# EXERCISE INSTRUCTIONS
Quote exactly the lines from the line containing "top_hoop();" to the line containing "obj.matrix_parent_inverse = Matrix.Identity(4)", both lines included, please, and nothing more.

Records contained in a dataset:
▬▬▬▬▬▬
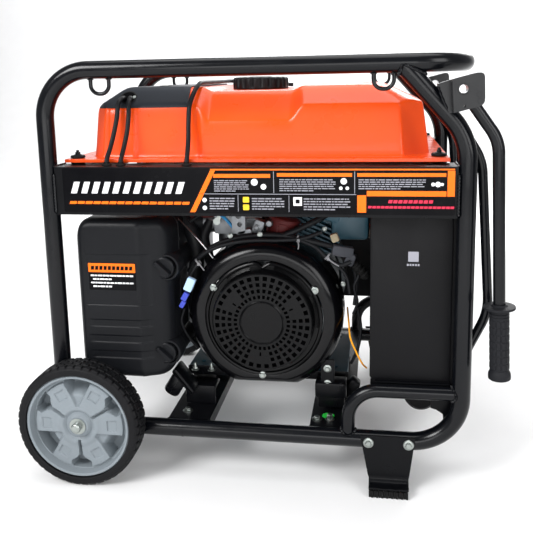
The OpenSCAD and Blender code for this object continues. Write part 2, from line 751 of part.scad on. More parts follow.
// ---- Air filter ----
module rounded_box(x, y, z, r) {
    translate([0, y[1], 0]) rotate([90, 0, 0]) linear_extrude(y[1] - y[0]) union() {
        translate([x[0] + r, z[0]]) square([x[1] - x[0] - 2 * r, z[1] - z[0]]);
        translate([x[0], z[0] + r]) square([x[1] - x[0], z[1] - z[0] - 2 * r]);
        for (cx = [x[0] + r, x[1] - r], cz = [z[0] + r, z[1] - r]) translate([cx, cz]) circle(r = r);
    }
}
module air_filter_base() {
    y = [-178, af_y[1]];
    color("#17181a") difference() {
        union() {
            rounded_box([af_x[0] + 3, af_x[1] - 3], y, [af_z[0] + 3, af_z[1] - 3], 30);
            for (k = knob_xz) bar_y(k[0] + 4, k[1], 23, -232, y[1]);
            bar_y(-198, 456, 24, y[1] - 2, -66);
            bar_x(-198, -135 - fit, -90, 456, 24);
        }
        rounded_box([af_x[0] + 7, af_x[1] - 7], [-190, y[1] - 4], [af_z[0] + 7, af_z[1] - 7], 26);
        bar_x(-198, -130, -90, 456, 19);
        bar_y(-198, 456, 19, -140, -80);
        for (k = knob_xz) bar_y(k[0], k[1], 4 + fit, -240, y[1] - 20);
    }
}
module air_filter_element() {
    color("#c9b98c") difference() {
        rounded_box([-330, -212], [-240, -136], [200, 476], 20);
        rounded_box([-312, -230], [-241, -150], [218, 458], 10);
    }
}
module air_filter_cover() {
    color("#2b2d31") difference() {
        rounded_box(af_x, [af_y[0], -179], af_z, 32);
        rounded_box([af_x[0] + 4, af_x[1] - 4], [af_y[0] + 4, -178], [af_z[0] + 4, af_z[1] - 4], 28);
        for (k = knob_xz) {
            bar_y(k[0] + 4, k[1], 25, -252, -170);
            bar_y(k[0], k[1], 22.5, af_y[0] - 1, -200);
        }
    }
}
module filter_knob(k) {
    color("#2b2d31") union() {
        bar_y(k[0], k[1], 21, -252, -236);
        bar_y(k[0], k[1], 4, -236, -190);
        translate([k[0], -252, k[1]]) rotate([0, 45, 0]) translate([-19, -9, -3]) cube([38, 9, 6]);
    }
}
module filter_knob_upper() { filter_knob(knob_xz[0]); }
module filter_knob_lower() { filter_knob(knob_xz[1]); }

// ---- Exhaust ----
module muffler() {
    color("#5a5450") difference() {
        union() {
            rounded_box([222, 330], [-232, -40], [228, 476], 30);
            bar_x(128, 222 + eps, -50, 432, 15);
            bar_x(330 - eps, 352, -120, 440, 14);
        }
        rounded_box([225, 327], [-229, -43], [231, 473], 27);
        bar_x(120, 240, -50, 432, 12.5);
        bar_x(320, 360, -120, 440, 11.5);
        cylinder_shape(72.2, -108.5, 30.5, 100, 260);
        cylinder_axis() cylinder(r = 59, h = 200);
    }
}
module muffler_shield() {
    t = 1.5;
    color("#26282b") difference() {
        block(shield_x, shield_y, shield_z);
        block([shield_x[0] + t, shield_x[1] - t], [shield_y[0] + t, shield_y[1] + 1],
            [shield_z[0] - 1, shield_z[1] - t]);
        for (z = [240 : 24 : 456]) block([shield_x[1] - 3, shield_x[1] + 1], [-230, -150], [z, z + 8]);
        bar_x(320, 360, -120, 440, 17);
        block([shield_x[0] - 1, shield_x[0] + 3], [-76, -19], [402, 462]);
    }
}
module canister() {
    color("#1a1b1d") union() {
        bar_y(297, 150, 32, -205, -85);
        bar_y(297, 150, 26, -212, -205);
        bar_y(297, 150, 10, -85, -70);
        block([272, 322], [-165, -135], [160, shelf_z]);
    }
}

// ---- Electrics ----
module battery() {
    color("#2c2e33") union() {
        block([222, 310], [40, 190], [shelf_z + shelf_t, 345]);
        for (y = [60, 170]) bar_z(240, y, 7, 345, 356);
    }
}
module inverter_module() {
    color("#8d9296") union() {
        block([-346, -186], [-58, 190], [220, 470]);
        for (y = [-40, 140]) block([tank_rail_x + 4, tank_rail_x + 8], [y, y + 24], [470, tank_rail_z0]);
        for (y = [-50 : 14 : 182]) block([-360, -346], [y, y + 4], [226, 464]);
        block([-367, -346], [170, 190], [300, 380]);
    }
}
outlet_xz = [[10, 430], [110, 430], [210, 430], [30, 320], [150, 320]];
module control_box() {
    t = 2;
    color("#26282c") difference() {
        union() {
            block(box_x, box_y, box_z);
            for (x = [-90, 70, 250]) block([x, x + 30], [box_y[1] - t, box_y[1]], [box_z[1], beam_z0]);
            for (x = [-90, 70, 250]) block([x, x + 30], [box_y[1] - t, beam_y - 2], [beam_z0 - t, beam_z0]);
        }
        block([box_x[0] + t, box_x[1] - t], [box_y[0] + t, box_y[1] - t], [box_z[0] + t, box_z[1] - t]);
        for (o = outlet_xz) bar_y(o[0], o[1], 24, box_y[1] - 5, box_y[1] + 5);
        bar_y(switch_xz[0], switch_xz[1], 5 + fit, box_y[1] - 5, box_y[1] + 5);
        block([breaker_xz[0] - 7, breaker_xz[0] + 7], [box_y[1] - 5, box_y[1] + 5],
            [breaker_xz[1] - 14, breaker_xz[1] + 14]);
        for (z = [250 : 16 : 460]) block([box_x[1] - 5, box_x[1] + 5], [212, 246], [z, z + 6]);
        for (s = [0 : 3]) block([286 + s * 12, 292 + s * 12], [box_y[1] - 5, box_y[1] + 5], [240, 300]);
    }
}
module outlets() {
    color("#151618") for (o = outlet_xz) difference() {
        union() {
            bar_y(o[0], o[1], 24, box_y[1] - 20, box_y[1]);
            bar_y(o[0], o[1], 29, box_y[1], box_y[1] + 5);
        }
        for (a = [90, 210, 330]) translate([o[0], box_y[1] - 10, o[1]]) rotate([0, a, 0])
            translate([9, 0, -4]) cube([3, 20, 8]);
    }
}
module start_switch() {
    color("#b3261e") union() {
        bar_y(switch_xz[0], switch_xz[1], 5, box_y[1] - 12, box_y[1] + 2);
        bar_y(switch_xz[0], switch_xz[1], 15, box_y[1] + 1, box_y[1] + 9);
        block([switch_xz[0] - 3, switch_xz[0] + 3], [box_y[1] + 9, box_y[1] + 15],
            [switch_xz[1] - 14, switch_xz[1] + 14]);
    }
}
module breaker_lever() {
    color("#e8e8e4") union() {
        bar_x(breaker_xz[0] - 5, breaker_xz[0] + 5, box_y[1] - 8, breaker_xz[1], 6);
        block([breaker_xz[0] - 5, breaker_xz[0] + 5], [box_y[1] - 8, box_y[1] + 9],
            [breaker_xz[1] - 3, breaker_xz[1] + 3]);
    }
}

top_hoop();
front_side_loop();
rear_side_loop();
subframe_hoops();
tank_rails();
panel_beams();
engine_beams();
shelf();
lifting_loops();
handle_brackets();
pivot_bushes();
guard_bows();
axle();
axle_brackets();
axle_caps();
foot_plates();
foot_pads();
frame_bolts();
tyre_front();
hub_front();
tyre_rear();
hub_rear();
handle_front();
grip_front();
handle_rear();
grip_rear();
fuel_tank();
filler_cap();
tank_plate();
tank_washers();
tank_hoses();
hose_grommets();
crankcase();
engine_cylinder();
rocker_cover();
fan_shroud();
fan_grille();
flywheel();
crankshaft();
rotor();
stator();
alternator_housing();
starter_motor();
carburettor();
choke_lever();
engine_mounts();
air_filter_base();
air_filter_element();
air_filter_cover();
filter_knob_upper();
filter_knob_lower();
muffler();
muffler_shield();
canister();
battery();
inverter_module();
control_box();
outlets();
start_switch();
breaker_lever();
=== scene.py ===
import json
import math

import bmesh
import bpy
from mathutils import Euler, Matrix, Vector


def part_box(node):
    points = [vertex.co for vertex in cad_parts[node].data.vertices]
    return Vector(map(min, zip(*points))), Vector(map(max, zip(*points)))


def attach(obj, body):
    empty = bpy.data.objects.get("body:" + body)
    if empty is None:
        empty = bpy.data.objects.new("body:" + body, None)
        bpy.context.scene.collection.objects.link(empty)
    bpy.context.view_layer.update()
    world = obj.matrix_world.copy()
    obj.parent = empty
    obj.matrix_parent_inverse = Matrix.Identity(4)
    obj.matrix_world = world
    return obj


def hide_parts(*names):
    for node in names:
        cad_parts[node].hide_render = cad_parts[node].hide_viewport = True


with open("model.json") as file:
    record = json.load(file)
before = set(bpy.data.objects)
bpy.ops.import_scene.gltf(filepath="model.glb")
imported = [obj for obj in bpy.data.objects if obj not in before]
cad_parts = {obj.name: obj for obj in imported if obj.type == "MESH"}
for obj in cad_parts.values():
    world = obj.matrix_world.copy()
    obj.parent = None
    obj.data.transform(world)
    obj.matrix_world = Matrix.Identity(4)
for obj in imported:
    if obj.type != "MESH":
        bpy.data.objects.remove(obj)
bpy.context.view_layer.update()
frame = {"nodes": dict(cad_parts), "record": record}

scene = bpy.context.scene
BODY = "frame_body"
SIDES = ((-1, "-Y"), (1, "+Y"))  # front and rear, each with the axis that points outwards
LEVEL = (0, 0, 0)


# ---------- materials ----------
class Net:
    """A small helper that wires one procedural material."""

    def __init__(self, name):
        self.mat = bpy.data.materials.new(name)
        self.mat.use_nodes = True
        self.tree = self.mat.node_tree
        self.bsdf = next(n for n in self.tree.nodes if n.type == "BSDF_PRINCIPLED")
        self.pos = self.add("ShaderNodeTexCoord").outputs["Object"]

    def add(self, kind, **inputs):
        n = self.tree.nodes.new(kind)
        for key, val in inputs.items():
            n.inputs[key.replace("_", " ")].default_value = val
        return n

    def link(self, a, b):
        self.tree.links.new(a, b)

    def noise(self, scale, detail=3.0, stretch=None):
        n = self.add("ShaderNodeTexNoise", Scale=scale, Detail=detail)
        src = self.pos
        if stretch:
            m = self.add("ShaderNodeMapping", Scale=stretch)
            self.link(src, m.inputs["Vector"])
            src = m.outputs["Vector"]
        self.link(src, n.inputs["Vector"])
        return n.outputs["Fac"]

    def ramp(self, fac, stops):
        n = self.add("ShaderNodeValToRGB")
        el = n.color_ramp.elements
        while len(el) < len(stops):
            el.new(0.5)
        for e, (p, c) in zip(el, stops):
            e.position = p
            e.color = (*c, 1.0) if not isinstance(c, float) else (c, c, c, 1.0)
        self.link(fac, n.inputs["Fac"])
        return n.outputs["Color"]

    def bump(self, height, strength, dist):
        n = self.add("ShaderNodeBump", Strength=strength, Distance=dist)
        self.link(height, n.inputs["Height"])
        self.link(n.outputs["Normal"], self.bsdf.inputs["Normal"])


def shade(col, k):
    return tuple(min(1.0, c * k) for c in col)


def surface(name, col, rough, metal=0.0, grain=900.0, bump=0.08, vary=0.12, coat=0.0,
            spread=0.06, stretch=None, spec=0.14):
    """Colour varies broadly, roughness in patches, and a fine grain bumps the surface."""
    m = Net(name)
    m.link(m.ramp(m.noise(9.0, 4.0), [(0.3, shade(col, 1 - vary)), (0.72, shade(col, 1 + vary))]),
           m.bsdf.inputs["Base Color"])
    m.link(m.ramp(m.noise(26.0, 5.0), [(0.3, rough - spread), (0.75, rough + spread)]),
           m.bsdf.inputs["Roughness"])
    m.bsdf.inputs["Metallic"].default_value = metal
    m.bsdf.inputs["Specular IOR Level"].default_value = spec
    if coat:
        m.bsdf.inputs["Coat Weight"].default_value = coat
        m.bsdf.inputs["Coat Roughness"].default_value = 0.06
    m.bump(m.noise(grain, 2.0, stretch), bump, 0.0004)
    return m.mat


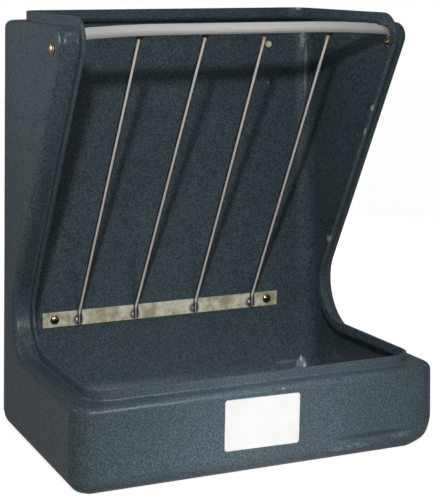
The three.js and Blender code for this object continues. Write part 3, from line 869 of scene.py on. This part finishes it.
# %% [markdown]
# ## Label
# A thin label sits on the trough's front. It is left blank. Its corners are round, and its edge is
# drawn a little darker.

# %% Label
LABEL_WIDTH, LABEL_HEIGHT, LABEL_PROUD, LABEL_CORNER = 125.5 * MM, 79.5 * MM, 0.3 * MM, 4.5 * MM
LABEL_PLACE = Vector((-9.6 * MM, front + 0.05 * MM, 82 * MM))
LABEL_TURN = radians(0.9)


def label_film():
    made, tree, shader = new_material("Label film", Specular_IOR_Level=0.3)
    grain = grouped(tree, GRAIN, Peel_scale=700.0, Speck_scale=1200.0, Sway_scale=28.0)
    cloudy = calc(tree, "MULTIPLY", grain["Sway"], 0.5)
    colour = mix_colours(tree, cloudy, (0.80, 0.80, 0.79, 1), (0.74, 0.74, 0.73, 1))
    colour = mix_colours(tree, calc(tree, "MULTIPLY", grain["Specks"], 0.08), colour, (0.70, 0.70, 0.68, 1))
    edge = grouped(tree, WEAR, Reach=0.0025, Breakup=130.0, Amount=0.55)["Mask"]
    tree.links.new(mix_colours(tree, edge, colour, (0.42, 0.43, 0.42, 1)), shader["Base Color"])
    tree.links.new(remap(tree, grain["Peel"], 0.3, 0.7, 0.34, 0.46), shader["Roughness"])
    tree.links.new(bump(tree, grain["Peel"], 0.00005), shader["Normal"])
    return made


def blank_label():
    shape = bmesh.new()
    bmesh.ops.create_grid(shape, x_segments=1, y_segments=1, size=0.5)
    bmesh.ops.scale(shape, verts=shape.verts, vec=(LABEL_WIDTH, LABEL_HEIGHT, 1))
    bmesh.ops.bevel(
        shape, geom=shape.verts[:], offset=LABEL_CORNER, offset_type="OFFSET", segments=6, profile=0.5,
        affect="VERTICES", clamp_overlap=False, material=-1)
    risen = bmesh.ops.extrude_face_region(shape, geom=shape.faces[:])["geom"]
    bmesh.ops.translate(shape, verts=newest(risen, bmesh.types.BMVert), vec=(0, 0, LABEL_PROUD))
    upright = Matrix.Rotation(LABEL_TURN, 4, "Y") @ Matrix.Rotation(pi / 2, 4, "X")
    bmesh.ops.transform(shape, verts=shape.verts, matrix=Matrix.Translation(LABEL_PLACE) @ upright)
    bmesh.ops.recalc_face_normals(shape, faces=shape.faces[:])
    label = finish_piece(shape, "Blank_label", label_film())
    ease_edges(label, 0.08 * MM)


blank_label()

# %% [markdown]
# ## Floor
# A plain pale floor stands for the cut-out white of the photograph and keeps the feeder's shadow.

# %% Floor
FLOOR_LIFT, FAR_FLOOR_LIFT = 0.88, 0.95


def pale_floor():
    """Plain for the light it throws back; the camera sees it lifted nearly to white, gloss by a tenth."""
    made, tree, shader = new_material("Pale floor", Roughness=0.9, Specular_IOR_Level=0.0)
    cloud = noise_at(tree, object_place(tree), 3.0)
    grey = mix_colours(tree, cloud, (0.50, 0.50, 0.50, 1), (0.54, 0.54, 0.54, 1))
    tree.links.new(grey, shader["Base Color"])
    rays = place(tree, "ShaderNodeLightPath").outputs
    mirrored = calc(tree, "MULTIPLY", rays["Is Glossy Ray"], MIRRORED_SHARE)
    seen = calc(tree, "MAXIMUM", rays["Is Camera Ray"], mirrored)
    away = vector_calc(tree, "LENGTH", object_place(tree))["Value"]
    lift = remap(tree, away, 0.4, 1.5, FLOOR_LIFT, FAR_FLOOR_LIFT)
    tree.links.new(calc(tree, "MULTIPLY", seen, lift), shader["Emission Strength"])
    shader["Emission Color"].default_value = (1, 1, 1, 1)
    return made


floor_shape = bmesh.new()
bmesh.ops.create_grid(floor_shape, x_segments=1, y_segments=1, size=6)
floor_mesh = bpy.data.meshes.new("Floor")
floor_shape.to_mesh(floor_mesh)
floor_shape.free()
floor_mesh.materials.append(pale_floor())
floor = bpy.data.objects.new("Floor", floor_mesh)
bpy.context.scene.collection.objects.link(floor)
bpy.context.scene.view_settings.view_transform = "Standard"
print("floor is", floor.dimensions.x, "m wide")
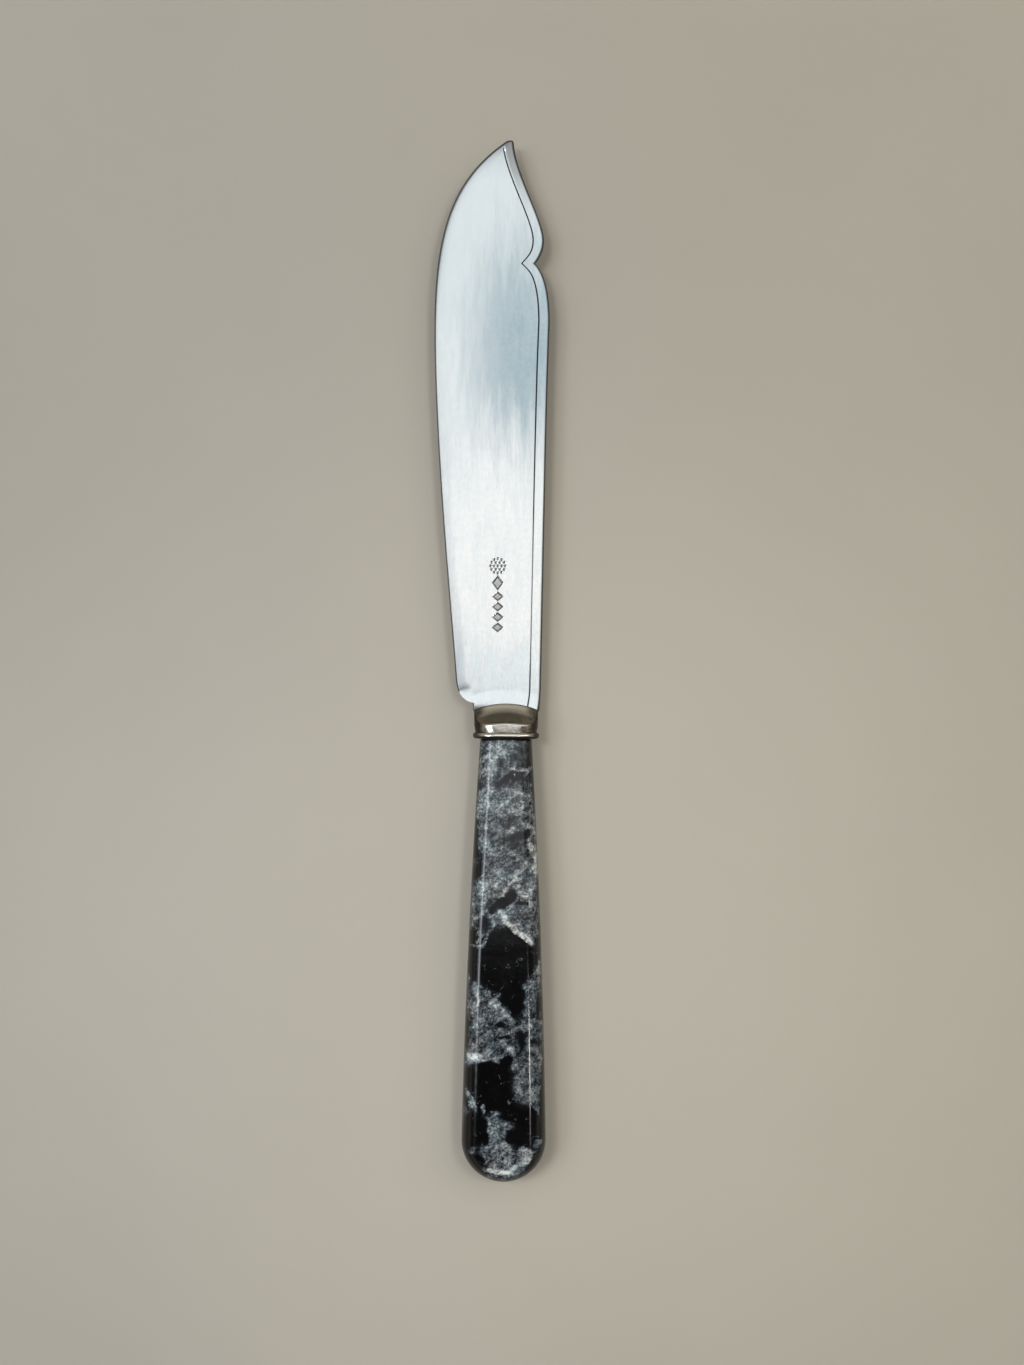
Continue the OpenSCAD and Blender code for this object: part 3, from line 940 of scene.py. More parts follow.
▬▬▬▬▬▬
# ANSWER IN FULL
top_hoop();
front_side_loop();
rear_side_loop();
subframe_hoops();
tank_rails();
panel_beams();
engine_beams();
shelf();
lifting_loops();
handle_brackets();
pivot_bushes();
guard_bows();
axle();
axle_brackets();
axle_caps();
foot_plates();
foot_pads();
frame_bolts();
tyre_front();
hub_front();
tyre_rear();
hub_rear();
handle_front();
grip_front();
handle_rear();
grip_rear();
fuel_tank();
filler_cap();
tank_plate();
tank_washers();
tank_hoses();
hose_grommets();
crankcase();
engine_cylinder();
rocker_cover();
fan_shroud();
fan_grille();
flywheel();
crankshaft();
rotor();
stator();
alternator_housing();
starter_motor();
carburettor();
choke_lever();
engine_mounts();
air_filter_base();
air_filter_element();
air_filter_cover();
filter_knob_upper();
filter_knob_lower();
muffler();
muffler_shield();
canister();
battery();
inverter_module();
control_box();
outlets();
start_switch();
breaker_lever();
=== scene.py ===
import json
import math

import bmesh
import bpy
from mathutils import Euler, Matrix, Vector


def part_box(node):
    points = [vertex.co for vertex in cad_parts[node].data.vertices]
    return Vector(map(min, zip(*points))), Vector(map(max, zip(*points)))


def attach(obj, body):
    empty = bpy.data.objects.get("body:" + body)
    if empty is None:
        empty = bpy.data.objects.new("body:" + body, None)
        bpy.context.scene.collection.objects.link(empty)
    bpy.context.view_layer.update()
    world = obj.matrix_world.copy()
    obj.parent = empty
    obj.matrix_parent_inverse = Matrix.Identity(4)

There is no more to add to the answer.